The average increase in the price manufacturers charge for brand name prescription drugs. significantly outpaced inflation for the fifth straight year according to a new AARP "Rx Watchdog Report" study released today. The report, "Trends in Manufacturer Prices of Brand Name Prescription Drugs Used by Older Americans-2004 Year-end Update," was prepared by the AARP Public Policy Institute (PPI) in conjunction with the PRIME Institute of the University of Minnesota as part of a continuing series of reports that regularly analyze prescription drug price trends.
The current "Rx Watchdog Report" study describes changes in the prices prescription drug manufacturers charged wholesalers in 2004 for 195 brand name prescription drugs widely used by Americans age 50 and older. The study found that the average price increase during 2004 was 7.1 percent.
Compared to the 2004 general inflation rate of 2.7 percent, the price hikes are the biggest one-year increase levied by brand name manufacturers in any of the past five years.
Since the end of 1999, manufacturers of 153 of these brand name drugs have raised their prices over two-and-a-half times the rate of general inflation. During that time, manufacturers' drug prices have increased 35.1 percent on average, compared to an inflation rate of 13.5 percent.
An AARP baseline study published in May 2004 identified accelerating increases in the average manufacturer price from calendar year 2000 through calendar year 2003; two updates reported continued price increases through the third quarter of 2004.
The study also reports on price changes for 24 of the 25 top selling brand-name drugs in 2003 that stayed on the market throughout 2004. All but one drug had manufacturer price increases that exceeded the 2004 rate of general inflation and 16 drugs had price increases at more than double that rate. The highest percentage increase was 11.9 percent for the sleep medication Ambient 10 mg tablets; the lowest was 1.5 percent for Flomax 0.4 mg capsules. Prilosec 20 mg,--a drug that is also available both in generic form and over the counter was the only drug not to experience a price increase in the year.
AARP CEO Bill Novelli said, "We are disappointed that brand name manufacturers have failed to keep their price increases in line with inflation despite consumer appeals for them to hold the line. Much more needs to be done to slow down spiraling drug pricing."
He added, "AARP is working to lower the cost of prescription drugs for all Americans. We have introduced evidence-based research to our members through the AARP website that will help patients choose the most cost-effective medication for their needs."
AARP is also helping states find ways to lower the cost of prescription drugs for their Medicaid and state drug assistance programs and the organization continues to support legislation that will legalize the safe reimportation of prescription drugs from Canada and other countries. AARP also favors giving HHS the authority to negotiate drug prices for Medicare if private health plans are unable to negotiate lower costs.

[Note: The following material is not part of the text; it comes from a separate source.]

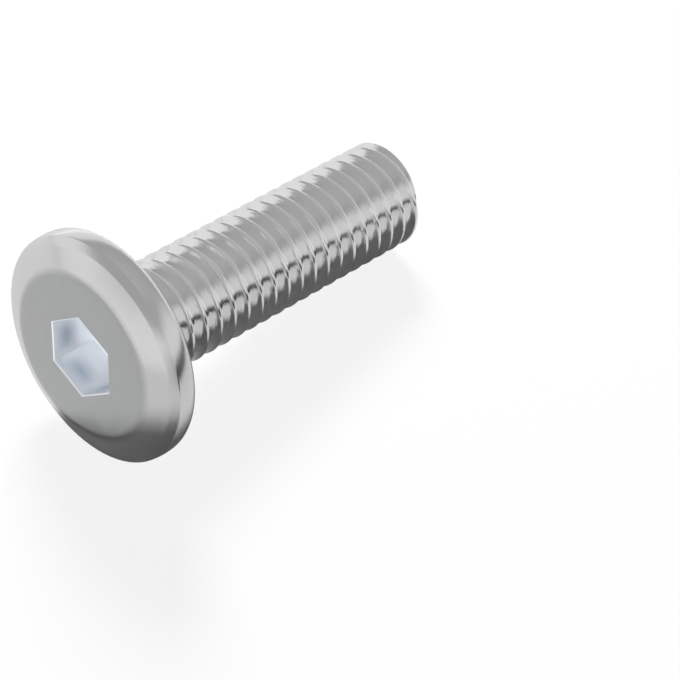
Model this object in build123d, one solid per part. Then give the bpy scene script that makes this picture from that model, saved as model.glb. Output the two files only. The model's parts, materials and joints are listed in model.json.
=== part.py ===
from build123d import *
import math
import os

# All sizes are millimetres and degrees

# Thread: coarse metric M6, right hand, rolled to a rounded crest and cut flat at the tip
thread_d = 6.0
crest_allowance = 0.03
crest_flat = 0.05
crest_overrun = 0.0015
pitch = 1.0
flank_angle = 60.0
shank_length = 20.15
runout_length = 1.0
thread_start_angle = 250.75

# Head: a flat top, a bevel in two slopes, a slightly bulging rim and a chamfered back
head_d = 12.6
head_height = 2.5
rim_bulge = 0.05
rim_width = 1.015
outer_bevel_width = 0.45
outer_bevel_drop = 0.28
inner_bevel_width = 1.3
inner_bevel_drop = 0.62
back_chamfer_width = 0.725
top_edge_radius = 1.2
bevel_edge_radius = 0.9
rim_edge_radius = 0.08
back_edge_radius = 0.45
neck_radius = 0.12

# Hexagon socket for a 4 mm key
key_size = 4.0
key_play = 0.05
socket_depth = 2.7
socket_point_angle = 120.0
socket_corner_angle = 12.55
socket_chamfer = 0.06

# How far the lying screw is turned about its own axis
roll = 54.65

# Worked out from the sizes above
half_flank = math.radians(flank_angle / 2)
sharp_height = pitch / 2 / math.tan(half_flank)
crest_r = (thread_d - crest_allowance) / 2
root_r = thread_d / 2 - sharp_height * 17 / 24
root_radius = sharp_height / 6
groove_centre_r = root_r + root_radius
mouth_r = crest_r + root_radius
sharp_r = thread_d / 2 + sharp_height / 8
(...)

"We will continue to work with all parties involved in an effort to make prescription drugs more affordable for our members and every American seeking quality, affordable health care," Novelli said.
The one ray of good news comes from a companion report issued by PPI, "Trends in Manufacturer List Prices of Generic Prescription Drugs Used by Older Americans- 2004 Year-End Update", also conducted in conjunction with the PRIME Institute of the University of Minnesota. The report found that, on average, manufacturers' list prices for 75 generic drugs commonly used by Americans 50 and over only rose 0.5 percent in 2004, less than one-fifth the general inflation rate of 2.7 percent during the same period. This is a dramatic deceleration in the rate of increase from that of 2003, when the average rate of increase was 13.3 percent for generic manufacturer's prices. Copies of both reports may be found on the AARP website at aarp.org.
AARP is a nonprofit, nonpartisan membership organization that helps people 50+ have independence, choice and control in ways that are beneficial and affordable to them and society as a whole. We produce AARP The Magazine, published bimonthly; AARP Bulletin, our monthly newspaper; AARP Segunda Juventud, our bimonthly magazine in Spanish and English; NRTA Live & Learn, our quarterly newsletter for 50+ educators; and our website, www.aarp.org. AARP Foundation is our affiliated charity that provides security, protection, and empowerment to older persons in need with support from thousands of volunteers, donors, and sponsors. We have staffed offices in all 50 states, the District of Columbia, Puerto Rico, and the U.S. Virgin Islands.